Aun así su entrenador Pat Clohesy lo centró en las largas distancias. No era elegante, no se deslizaba por la carretera como sus predecesores Frank Shorter o Bill Rodgers, los reyes de los 70, pero era eficiente en carrera. Debutó en maratón con 2h13 a los 22 años.
‘Deek’ De Castella provenía del desconocido mundo austral. Eran los años en que las carreras, salvo las consabidas Londres, París y Nueva York, también eran semidesconocidos eventos con unos pocos miles de corredores.
Todo se comenzaba a deshelar con la aparición de los primeros grandes premios en metálico. El profesionalismo comenzaba a aceptarse en el maratón. Esto precipitó que su estampa pasase a primera fila mundial, a ser uno de los rostros más conocidos del mundo del corredor.
Venció el maratón de los Campeonatos del Mundo de Helsinki ‘83. Detrás, el etíope Kebede Balcha y el robot Waldemar Cierpinski (RDA). En Los Angeles’84 perdió contacto con el grupo de Lopes en un error estratégico al decelerar para beber en un puesto de avituallamiento.
Pero dos meses después estaba en la salida para ser tercero en Chicago, tras el mítico record del mundo de Steve Jones. Al año siguiente repitió bronce en Chicago tras el piloto de la Royal Air Force, que se acercaba a las 2h07 mostrándose intratable.
Pero ‘Deeks’ todavía afinó para lograr su mejor marca venciendo en Boston. Quitó el incómodo y eterno ocho de su plusmarca para imponerse con 2h07.51 y embutirse 55.000USD y un coche nuevo. Dos años después, en 1988, aún sería cuarto, manteniendo las marcas de siete años atrás. Su transición hacia un retiro dorado pareció advertirse cuando finalizó con un octavo puesto en los juegos de Seúl ‘88. Entre tanto, apariciones en los Campeonatos Mundiales de Cross, donde fue hasta cinco veces uno de los veinte primeros clasificados, y el jugoso circuito de asfalto de los años ochenta.

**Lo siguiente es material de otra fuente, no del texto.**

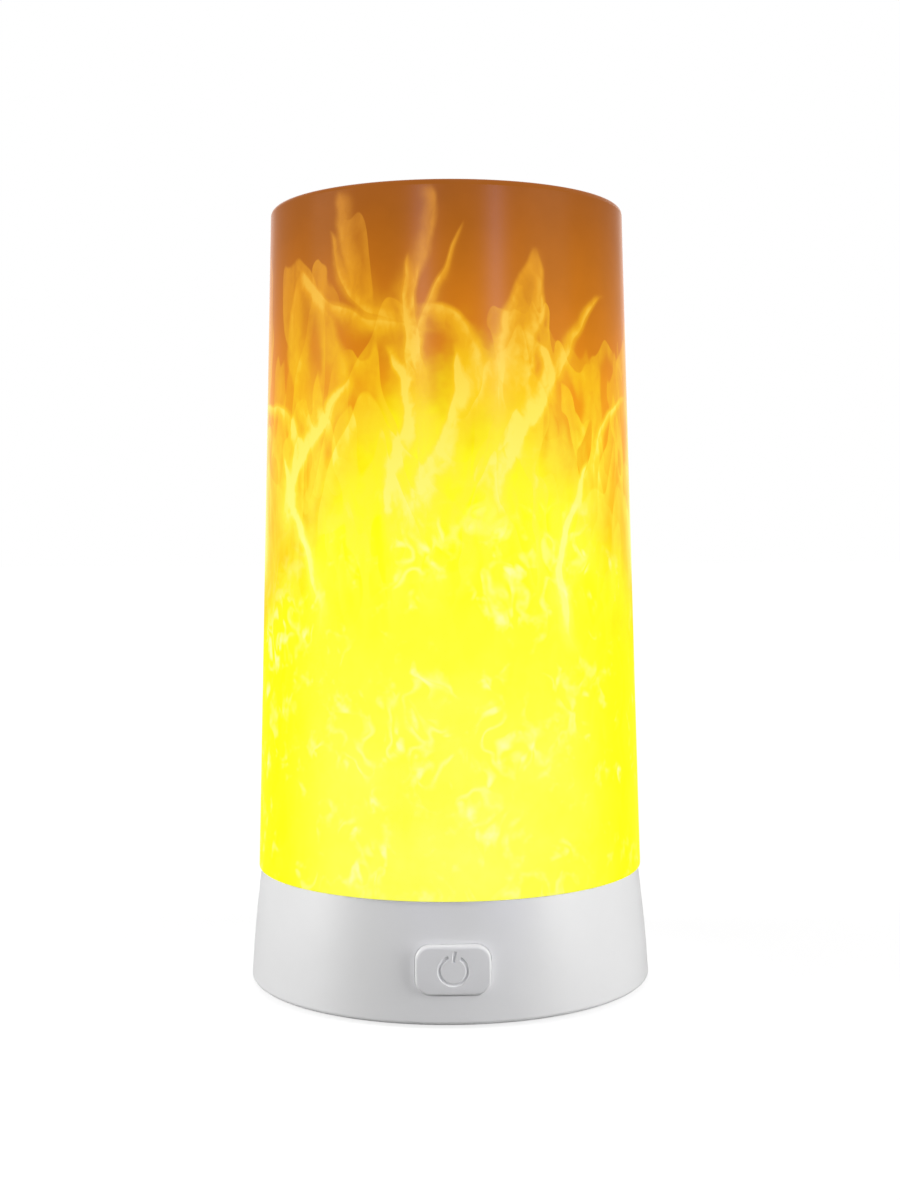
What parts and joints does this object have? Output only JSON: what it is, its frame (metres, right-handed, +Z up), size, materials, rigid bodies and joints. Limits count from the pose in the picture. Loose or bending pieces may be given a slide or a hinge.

Ante un pelotón cada vez más exigente y una densidad mayor de corredores, ¿saben qué hizo para recordar a todos quién había sido uno de los más grandes del maratón? Se presentó en la salida del Maratón de Rotterdam ocho años después de su victoria de 1983. Sólo él sabía los límites en los que se podía mover su cuerpo. Pues, en ese día de abril de 1991, venció de nuevo mostrando sus cuatro pelos y la suela de sus zapatillas a tipos como Dionicio Cerón y Tesfaye Dadi. Genio y figura.